I think it will. The thing about intentionally stronger flavors is that they tend to mask other unwanted flavors that develop over time. Precisely why brewing a light beer (say, a Helles) can be so difficult; every little flaw will come through, having no strong flavor to hide it.

'...add more hops, more speciality malts (a little more priming sugar?) '

Hops: yes (though hop aroma fades quite rapidly, making a fresh, lively hop profile unlikely to survive six months). Specialty malt: yes (the stronger, maltier flavors should serve well to cover up any age-related off-flavors). Priming sugar: probably not (unless it doesn't ferment, leaving sugary sweetness, all this will do is carbonate the beer more). It might be a good idea to just take a recipe and scale it up wholesale (add x% more of everything), remembering that higher-alcohol beers tend to age more gracefully than lower-alcohol ones.

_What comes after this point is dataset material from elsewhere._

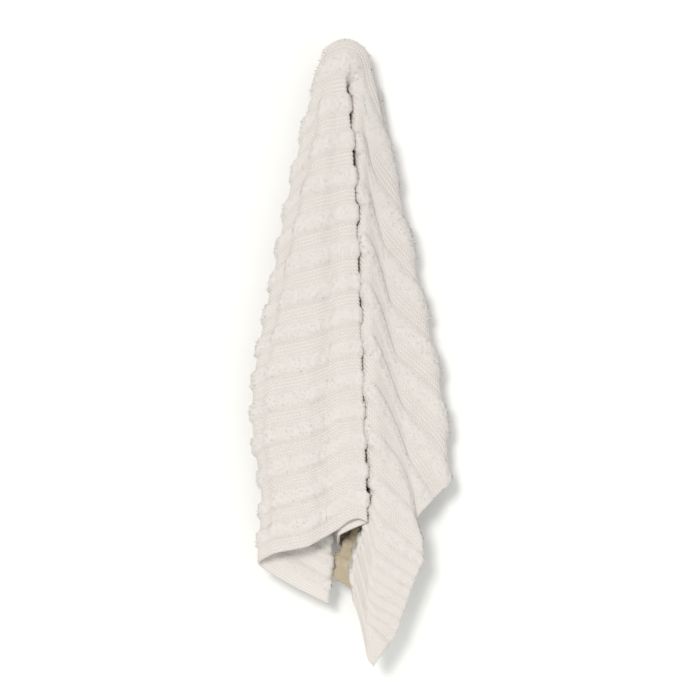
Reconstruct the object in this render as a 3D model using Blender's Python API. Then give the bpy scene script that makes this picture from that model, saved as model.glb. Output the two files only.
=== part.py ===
"""Chenille throw blanket hanging from one point: a single sheet of knitted cloth with raised pile bands.

The cloth is described twice. Flat, a point is u along the bands and v across them, both measured from the
point that the throw hangs by. Hung, that point lies at its own distance from the hanging point, in the
direction that the folds give to its cloth angle. Metres, +Z up, front of the throw towards -Y.
"""

import math

import bmesh
import bpy
import numpy as np
from mathutils.kdtree import KDTree

# The flat cloth: its four edges, measured from the point that it hangs by.
LEFT_EDGE_U = 0.722
RIGHT_EDGE_U = -0.979
FRONT_HEM_V = 1.158
BACK_HEM_V = -0.143

# The bands: knit and chenille alternate, and the cloth's weight draws them out towards the hanging point.
KNIT_BANDS = 17
HEM_BAND_PITCH = 0.0671
PITCH_GROWTH = 0.0020
FIRST_BAND_V = 1.1385
TOP_BAND = 14
CREST_SHARES = (0.3, 0.7)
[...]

'Any tricks for longer shelf live?(besides putting them in a fridge...)'

Avoid oxygen like the plague (this is what ends up taking down most beers in the long run), being particularly wary during transfers. Bottle-conditioning re-invigorates yeast, helping it to scavenge any dissolved oxygen present. Keep the beer out of the sun. If at all possible, find a cooler spot (18°C is warm for storing a beer for six months and every degree you can shave off will extend the shelf life, if only a little).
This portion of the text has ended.